For companies, implementing human rights and environmental due diligence in their own operations as well as in their supply chains is an increasingly urgent task that needs to be addressed with all their strength. This is already a huge challenge, but if companies operate internationally, they are confronted with an almost unmanageable amount of national and international legislation and the diverse aspects of different interest groups worldwide. In addition, ESG will also increasingly play a role in financing issues. For many banks, the topic of sustainability is increasingly becoming a criterion and basis for assessment when evaluating companies, and it can have an impact on issues such as lending.
But it’s not only companies that are responsible; consumers also have to change their mindset. This was recently stated by Marcus Engman, Chief Creative Officer of the Ingka Group, IKEA Retail, at the London Design Festival, and initially met with little approval. The problem cannot simply be passed on to consumers, he objected. What he wanted to make clear, however, was: “It’s not enough to educate consumers to adopt circular behaviour patterns. They also need the facilities and infrastructure to actually behave with a circular mindset. So instead of discarding old furniture and mattresses in landfill, customers can return them to us for creating new materials out of low value waste. We’re moving into a future where waste is the raw material,” he explained.
And he is right about that, as shown by a representative study by the Wuppertal Institute of the views of more than 1,000 citizens on sustainability issues. Most households in Germany (88 per cent) have unused products. 59 per cent of these are clothes, shoes and accessories. They are most likely to be given away (54 per cent), but are almost as often disposed of (51 per cent). The main reason for the latter is that most respondents find it too much of a hassle to sell these items. But they also say that they do not know the best way to part with them. To improve the reuse of second-hand goods, the respondents would like to see repair networks so that products can be used for longer, the collection of second-hand goods from their homes, better information about collection points or the facilitation of the drop-off or donation of second-hand goods. Only one-fifth of the respondents donated usable products in the past 12 months. The most important condition for the donors is that the products should be sold at fair prices or given to the needy. To help the environment, about half of the respondents say they would buy second-hand more often.
Many companies are starting to seriously implement strategies to achieve circular economy results or are offering support to do so. I would like to highlight just a few examples that illustrate how many different options there are.
OEKO-TEX® has introduced a new OEKO-TEX® RESPONSIBLE BUSINESS certification to help brands, brand groups, retailers and traders in the textile and leather industries to meet the many challenges they face. Participating companies can choose between an assessment of the due diligence status of their company through a self-assessment tool or certification to validate the information obtained through the self-assessment.
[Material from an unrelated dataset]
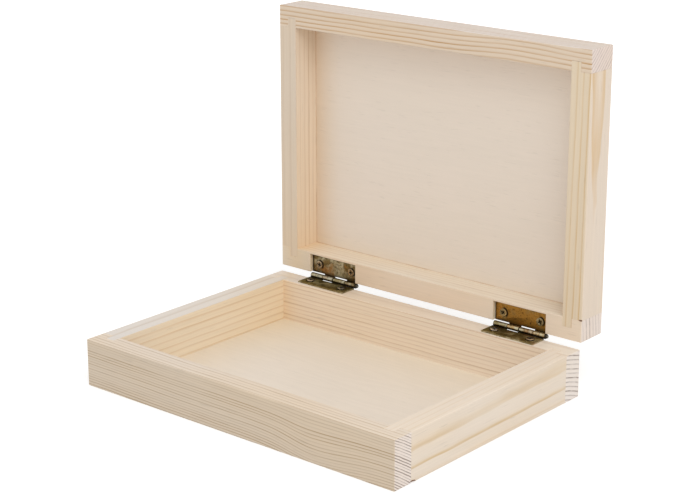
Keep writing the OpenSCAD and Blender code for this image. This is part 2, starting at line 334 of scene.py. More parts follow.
sawn_pine = pine_group()
wood_shine = 0.8
LOG_TURN = {"X": (0, math.pi / 2, 0), "Y": (-math.pi / 2, 0, 0), "Z": (0, 0, 0)}
GRAIN_WAY = {"X": (1, 0, 0), "Y": (0, 1, 0), "Z": (0, 0, 1)}
BASE_RIM = (0, 0, 1)
LID_RIM = (0, -1, 0)
turned_away = 0.6
turned_to = 0.95
# Painted light that makes faces cut across further in, such as mortise walls, paler, as if lit instead of
# shaded
cut_wall_light = (1.22, 1.18, 1.08, 1)
outer_end = 0.97 * half_w
no_limit = 999


def cut_across(tree, place, along):
    """Where the fibres are cut across: at the outer end of a board, and in a cut that was made further in."""
    facing = vector_calc(tree, "DOT_PRODUCT", place["Normal"], GRAIN_WAY[along])
    facing = calc(tree, "POWER", calc(tree, "ABSOLUTE", facing), 3.0)
    across = calc(tree, "SMOOTH_MIN", facing, 1.0, 0.05)
    from_middle = vector_calc(tree, "DOT_PRODUCT", place["Object"], GRAIN_WAY[along])
    from_middle = calc(tree, "ABSOLUTE", from_middle)
    outer = fade(tree, from_middle, outer_end - 1 * MM, outer_end + 1 * MM)
    further_in = calc(tree, "SUBTRACT", 1.0, outer)
    return calc(tree, "MULTIPLY", across, outer), calc(tree, "MULTIPLY", across, further_in)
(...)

For this purpose, OEKO-TEX® draws on a large number of international guidelines, first and foremost the OECD Guidelines for Multinational Enterprises with an additional focus on climate protection.
In order to support textile and fashion companies in fulfilling their social, ecological and ethical responsibilities along their supply chains, retail and industry are for the first time issuing a joint Code of Conduct for responsible corporate behaviour in the sectors of the German textile and fashion industry. The Code of Conduct of the German textile and fashion industry is based on internationally established benchmarks and covers the principles and standards of conduct relevant to these sectors. Conceived of as a voluntary commitment, it can be used by all companies in the sector, regardless of whether they are manufacturers, retailers or service providers.
The Spanish fashion group Mango recently announced that it is investing in the Spanish textile recycling project Recovo, an online platform that resells textile scraps. As part of this cooperation, Mango will support the start-up in scaling its business model and act as a mentor and advisor.
But a lot is happening on Mango’s own doorstep, too. For example, the premium fashion label Muntagnard from the Grisons Alps produces sustainable textile innovations for the circular economy, and does so in a fundamentally different way. A big focus is on transparency and knowledge transfer. Consumers are meant to be provided with a basis for decision-making and additional information on which areas are considered relevant for producing sustainable textiles.
Companies that do not take their responsibility seriously or engage in greenwashing are rightly punished. The trade magazine Textilwirtschaft recently reported that chain stores H&M and Decathlon were reprimanded for misleading sustainability communication in their Dutch online shops. “An investigation by the local competition and consumer protection authority had classified individual claims as unclear and not sufficiently substantiated. Both companies agreed to improve their information and pay ‘as compensation for their insufficient information’ €500,000 and €400,000 respectively to sustainable projects.”
In times of high inflation, looming recessions and record energy prices, everyone is major big challenges. Survival is currently the top priority for many retailers. In the medium term, however, only those who adapt to the general conditions will make it. The textile industry is one of the biggest CO₂ polluters – a rethink is needed. Four billion tonnes of CO₂ per year – that’s how high the emissions of the global textile industry are. That is more than that of international air and sea traffic combined. The pandemic years have shown us that crises can turn into opportunities that unleash a great deal of creativity and innovation. I am firmly convinced that retail, together with consumers, can create a new mindset that will lead us to a healthy and liveable future.